- _What you should do_
Your task is to output all the records below, word for word.
**********
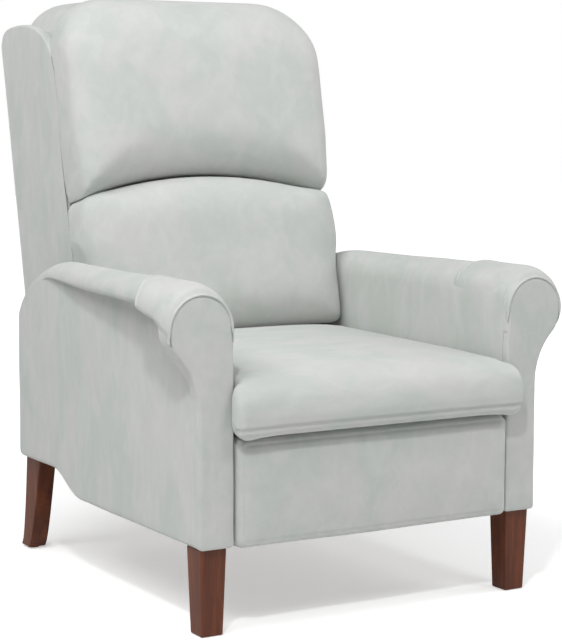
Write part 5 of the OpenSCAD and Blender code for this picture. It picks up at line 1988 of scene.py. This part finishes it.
@dataclass
class Studio:
    """A pale floor, soft light and the camera of the photographed view."""

    place: tuple[float, float, float] = (-1.7107, -3.0346, 0.8358)
    yaw: float = -30.376
    pitch: float = 6.336
    roll: float = 0.111
    lens: float = 106.784
    shift: float = 0.01413
    glow: float = 0.45
    floor_reach: float = 14.0
    aim: float = 0.45

    def camera(self) -> None:
        """Sets the camera."""
        yaw, pitch, roll = (math.radians(a) for a in (self.yaw, self.pitch, self.roll))
        back = Vector((math.sin(yaw) * math.cos(pitch), -math.cos(yaw) * math.cos(pitch), math.sin(pitch)))
        right = (-back).cross(Vector((0, 0, 1))).normalized()
        up = right.cross(-back)
        r2 = right * math.cos(roll) + up * math.sin(roll)
        u2 = up * math.cos(roll) - right * math.sin(roll)
        data = bpy.data.cameras.new("photo_view")
        data.lens, data.sensor_width, data.sensor_fit = self.lens, 36.0, "AUTO"
        data.shift_x = self.shift
        data.clip_end = 60.0
        cam = bpy.data.objects.new("photo_view", data)
        turn = Matrix((r2, u2, back)).transposed()
        cam.matrix_world = Matrix.Translation(self.place) @ turn.to_4x4()
        bpy.context.scene.collection.objects.link(cam)
        bpy.context.scene.camera = cam

    def floor(self) -> None:
        """Adds the pale floor, which keeps the shadow and reads white to the camera."""
        data = bpy.data.meshes.new("studio_floor")
        r = self.floor_reach
        data.from_pydata([(-r, -r, 0), (r, -r, 0), (r, r, 0), (-r, r, 0)], [], [(0, 1, 2, 3)])
        floor = bpy.data.objects.new("studio_floor", data)
        bpy.context.scene.collection.objects.link(floor)
        material = bpy.data.materials.new("pale_floor")
        material.use_nodes = True
        tree = material.node_tree
        shader = tree.nodes["Principled BSDF"]
        shader.inputs["Base Color"].default_value = (0.86, 0.86, 0.86, 1)
        shader.inputs["Roughness"].default_value = 0.95
        path = tree.nodes.new("ShaderNodeLightPath")
        glow = tree.nodes.new("ShaderNodeMath")
        glow.operation = "MULTIPLY"
        spot = tree.nodes.new("ShaderNodeTexCoord")
        away = tree.nodes.new("ShaderNodeVectorMath")
        away.operation = "LENGTH"
        grow = tree.nodes.new("ShaderNodeMapRange")
        for name, number in (("From Min", 0.5), ("From Max", 2.2), ("To Min", self.glow), ("To Max", 1.0)):
            grow.inputs[name].default_value = number
        tree.links.new(spot.outputs["Object"], away.inputs[0])
        tree.links.new(away.outputs["Value"], grow.inputs["Value"])
        tree.links.new(grow.outputs["Result"], glow.inputs[1])
        tree.links.new(path.outputs["Is Camera Ray"], glow.inputs[0])
        tree.links.new(glow.outputs[0], shader.inputs["Emission Strength"])
        shader.inputs["Emission Color"].default_value = (1, 1, 1, 1)
        data.materials.append(material)

    def world(self) -> None:
        """Sets a soft sky that is plain white to the camera and to reflections."""
        world = bpy.data.worlds.new("studio")
        world.use_nodes = True
        bpy.context.scene.world = world
        tree = world.node_tree
        tree.nodes.clear()
        path = tree.nodes.new("ShaderNodeLightPath")
        soft, white = (tree.nodes.new("ShaderNodeBackground") for _ in range(2))
        soft.inputs["Color"].default_value = (0.97, 0.985, 1.0, 1)
        soft.inputs["Strength"].default_value = 0.08
        white.inputs["Color"].default_value = (1, 1, 1, 1)
        seen, either = (tree.nodes.new("ShaderNodeMath") for _ in range(2))
        seen.operation = either.operation = "MAXIMUM"
        mix = tree.nodes.new("ShaderNodeMixShader")
        out = tree.nodes.new("ShaderNodeOutputWorld")
        tree.links.new(path.outputs["Is Camera Ray"], seen.inputs[0])
        tree.links.new(path.outputs["Is Glossy Ray"], seen.inputs[1])
        tree.links.new(seen.outputs[0], either.inputs[0])
        tree.links.new(path.outputs["Is Transmission Ray"], either.inputs[1])
        tree.links.new(either.outputs[0], mix.inputs[0])
        tree.links.new(soft.outputs[0], mix.inputs[1])
        tree.links.new(white.outputs[0], mix.inputs[2])
        tree.links.new(mix.outputs[0], out.inputs["Surface"])

    def lamp(self, name: str, bearing: float, rise: float, away: float, size: float, power: float) -> None:
        """Adds a square soft box that faces the recliner's middle.

        Args:
            name: The lamp's name.
            bearing: Angle round the recliner in degrees, from straight in front towards its right.
            rise: Angle above the level of the middle in degrees.
            away: Distance from the middle in metres.
            size: Side of the soft box in metres.
            power: Power in watts.
        """
        data = bpy.data.lights.new(name, "AREA")
        data.size, data.energy = size, power
        a, e = math.radians(bearing), math.radians(rise)
        place = Vector((math.sin(a) * math.cos(e), -math.cos(a) * math.cos(e), math.sin(e))) * away
        lamp = bpy.data.objects.new(name, data)
        lamp.location = place + Vector((0, 0, self.aim))
        lamp.rotation_euler = (-place).to_track_quat("-Z", "Y").to_euler()
        bpy.context.scene.collection.objects.link(lamp)

    def build(self) -> None:
        """Sets up the whole studio."""
        self.camera()
        self.floor()
        self.world()
        self.lamp("overhead", 0, 88, 3.0, 2.2, 4.0)
        self.lamp("key", -36, 43, 3.8, 0.24, 43.0)
        self.lamp("front_right", 20, 42, 3.4, 0.8, 20.5)
        self.lamp("high_left", -70, 50, 3.2, 1.8, 51.0)
        self.lamp("right", 70, 25, 3.2, 1.8, 29.0)
        self.lamp("behind_left", -140, 35, 3.2, 1.8, 11.0)
        bpy.context.scene.view_settings.view_transform = "Standard"


def main() -> None:
    """Builds and dresses the whole recliner."""
    logging.basicConfig(level=logging.INFO, format="%(name)s %(message)s")
    Studio().build()
    shop = Workshop()
    for side in Side:
        Arm(shop, side).build()
    Legs(shop).build()
    RailCover(shop).build()
    SeatCushion(shop).build()
    FootrestPad(shop).build()
    BackCushions(shop).build()
    BackShell(shop).build()
    Webbing(shop).build()
    Hardware(shop).build()


if __name__ == "__main__":
    main()
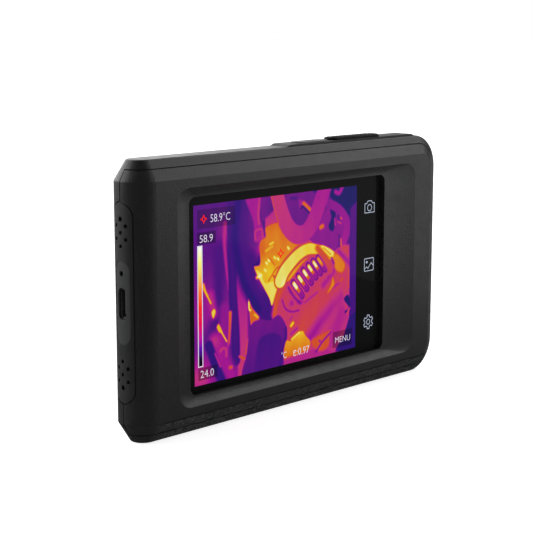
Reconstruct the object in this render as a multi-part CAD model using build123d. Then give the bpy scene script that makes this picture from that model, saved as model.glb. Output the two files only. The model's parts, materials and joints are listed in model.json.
**********
- _Response to this exercise_
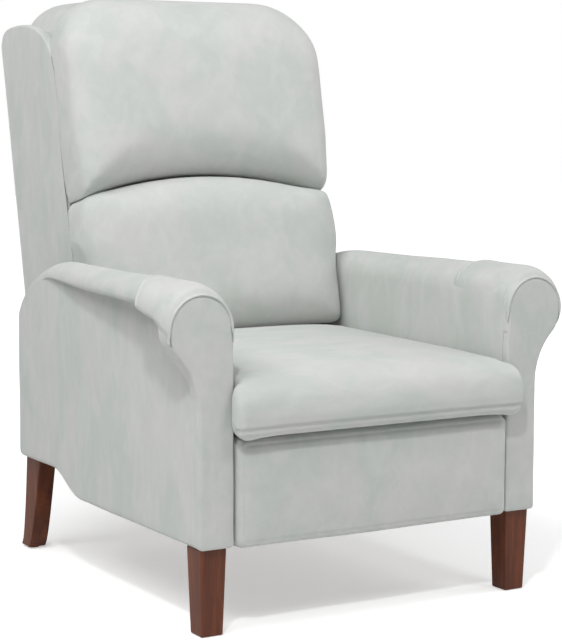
Write part 5 of the OpenSCAD and Blender code for this picture. It picks up at line 1988 of scene.py. This part finishes it.
@dataclass
class Studio:
    """A pale floor, soft light and the camera of the photographed view."""

    place: tuple[float, float, float] = (-1.7107, -3.0346, 0.8358)
    yaw: float = -30.376
    pitch: float = 6.336
    roll: float = 0.111
    lens: float = 106.784
    shift: float = 0.01413
    glow: float = 0.45
    floor_reach: float = 14.0
    aim: float = 0.45

    def camera(self) -> None:
        """Sets the camera."""
        yaw, pitch, roll = (math.radians(a) for a in (self.yaw, self.pitch, self.roll))
        back = Vector((math.sin(yaw) * math.cos(pitch), -math.cos(yaw) * math.cos(pitch), math.sin(pitch)))
        right = (-back).cross(Vector((0, 0, 1))).normalized()
        up = right.cross(-back)
        r2 = right * math.cos(roll) + up * math.sin(roll)
        u2 = up * math.cos(roll) - right * math.sin(roll)
        data = bpy.data.cameras.new("photo_view")
        data.lens, data.sensor_width, data.sensor_fit = self.lens, 36.0, "AUTO"
        data.shift_x = self.shift
        data.clip_end = 60.0
        cam = bpy.data.objects.new("photo_view", data)
        turn = Matrix((r2, u2, back)).transposed()
        cam.matrix_world = Matrix.Translation(self.place) @ turn.to_4x4()
        bpy.context.scene.collection.objects.link(cam)
        bpy.context.scene.camera = cam

    def floor(self) -> None:
        """Adds the pale floor, which keeps the shadow and reads white to the camera."""
        data = bpy.data.meshes.new("studio_floor")
        r = self.floor_reach
        data.from_pydata([(-r, -r, 0), (r, -r, 0), (r, r, 0), (-r, r, 0)], [], [(0, 1, 2, 3)])
        floor = bpy.data.objects.new("studio_floor", data)
        bpy.context.scene.collection.objects.link(floor)
        material = bpy.data.materials.new("pale_floor")
        material.use_nodes = True
        tree = material.node_tree
        shader = tree.nodes["Principled BSDF"]
        shader.inputs["Base Color"].default_value = (0.86, 0.86, 0.86, 1)
        shader.inputs["Roughness"].default_value = 0.95
        path = tree.nodes.new("ShaderNodeLightPath")
        glow = tree.nodes.new("ShaderNodeMath")
        glow.operation = "MULTIPLY"
        spot = tree.nodes.new("ShaderNodeTexCoord")
        away = tree.nodes.new("ShaderNodeVectorMath")
        away.operation = "LENGTH"
        grow = tree.nodes.new("ShaderNodeMapRange")
        for name, number in (("From Min", 0.5), ("From Max", 2.2), ("To Min", self.glow), ("To Max", 1.0)):
            grow.inputs[name].default_value = number
        tree.links.new(spot.outputs["Object"], away.inputs[0])
        tree.links.new(away.outputs["Value"], grow.inputs["Value"])
        tree.links.new(grow.outputs["Result"], glow.inputs[1])
        tree.links.new(path.outputs["Is Camera Ray"], glow.inputs[0])
        tree.links.new(glow.outputs[0], shader.inputs["Emission Strength"])
        shader.inputs["Emission Color"].default_value = (1, 1, 1, 1)
        data.materials.append(material)

    def world(self) -> None:
        """Sets a soft sky that is plain white to the camera and to reflections."""
        world = bpy.data.worlds.new("studio")
        world.use_nodes = True
        bpy.context.scene.world = world
        tree = world.node_tree
        tree.nodes.clear()
        path = tree.nodes.new("ShaderNodeLightPath")
        soft, white = (tree.nodes.new("ShaderNodeBackground") for _ in range(2))
        soft.inputs["Color"].default_value = (0.97, 0.985, 1.0, 1)
        soft.inputs["Strength"].default_value = 0.08
        white.inputs["Color"].default_value = (1, 1, 1, 1)
        seen, either = (tree.nodes.new("ShaderNodeMath") for _ in range(2))
        seen.operation = either.operation = "MAXIMUM"
        mix = tree.nodes.new("ShaderNodeMixShader")
        out = tree.nodes.new("ShaderNodeOutputWorld")
        tree.links.new(path.outputs["Is Camera Ray"], seen.inputs[0])
        tree.links.new(path.outputs["Is Glossy Ray"], seen.inputs[1])
        tree.links.new(seen.outputs[0], either.inputs[0])
        tree.links.new(path.outputs["Is Transmission Ray"], either.inputs[1])
        tree.links.new(either.outputs[0], mix.inputs[0])
        tree.links.new(soft.outputs[0], mix.inputs[1])
        tree.links.new(white.outputs[0], mix.inputs[2])
        tree.links.new(mix.outputs[0], out.inputs["Surface"])

    def lamp(self, name: str, bearing: float, rise: float, away: float, size: float, power: float) -> None:
        """Adds a square soft box that faces the recliner's middle.

        Args:
            name: The lamp's name.
            bearing: Angle round the recliner in degrees, from straight in front towards its right.
            rise: Angle above the level of the middle in degrees.
            away: Distance from the middle in metres.
            size: Side of the soft box in metres.
            power: Power in watts.
        """
        data = bpy.data.lights.new(name, "AREA")
        data.size, data.energy = size, power
        a, e = math.radians(bearing), math.radians(rise)
        place = Vector((math.sin(a) * math.cos(e), -math.cos(a) * math.cos(e), math.sin(e))) * away
        lamp = bpy.data.objects.new(name, data)
        lamp.location = place + Vector((0, 0, self.aim))
        lamp.rotation_euler = (-place).to_track_quat("-Z", "Y").to_euler()
        bpy.context.scene.collection.objects.link(lamp)

    def build(self) -> None:
        """Sets up the whole studio."""
        self.camera()
        self.floor()
        self.world()
        self.lamp("overhead", 0, 88, 3.0, 2.2, 4.0)
        self.lamp("key", -36, 43, 3.8, 0.24, 43.0)
        self.lamp("front_right", 20, 42, 3.4, 0.8, 20.5)
        self.lamp("high_left", -70, 50, 3.2, 1.8, 51.0)
        self.lamp("right", 70, 25, 3.2, 1.8, 29.0)
        self.lamp("behind_left", -140, 35, 3.2, 1.8, 11.0)
        bpy.context.scene.view_settings.view_transform = "Standard"


def main() -> None:
    """Builds and dresses the whole recliner."""
    logging.basicConfig(level=logging.INFO, format="%(name)s %(message)s")
    Studio().build()
    shop = Workshop()
    for side in Side:
        Arm(shop, side).build()
    Legs(shop).build()
    RailCover(shop).build()
    SeatCushion(shop).build()
    FootrestPad(shop).build()
    BackCushions(shop).build()
    BackShell(shop).build()
    Webbing(shop).build()
    Hardware(shop).build()


if __name__ == "__main__":
    main()
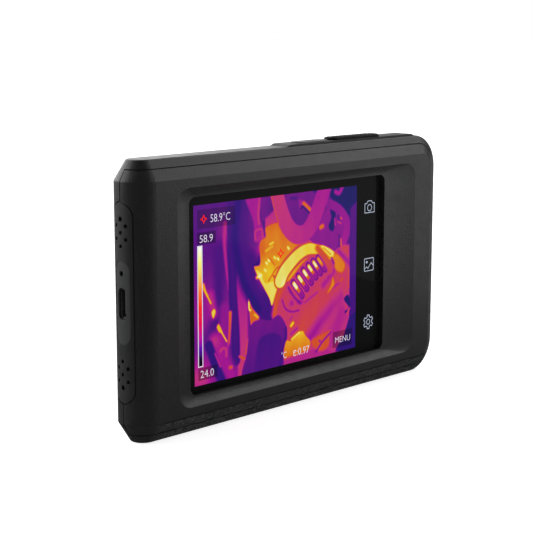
Reconstruct the object in this render as a multi-part CAD model using build123d. Then give the bpy scene script that makes this picture from that model, saved as model.glb. Output the two files only. The model's parts, materials and joints are listed in model.json.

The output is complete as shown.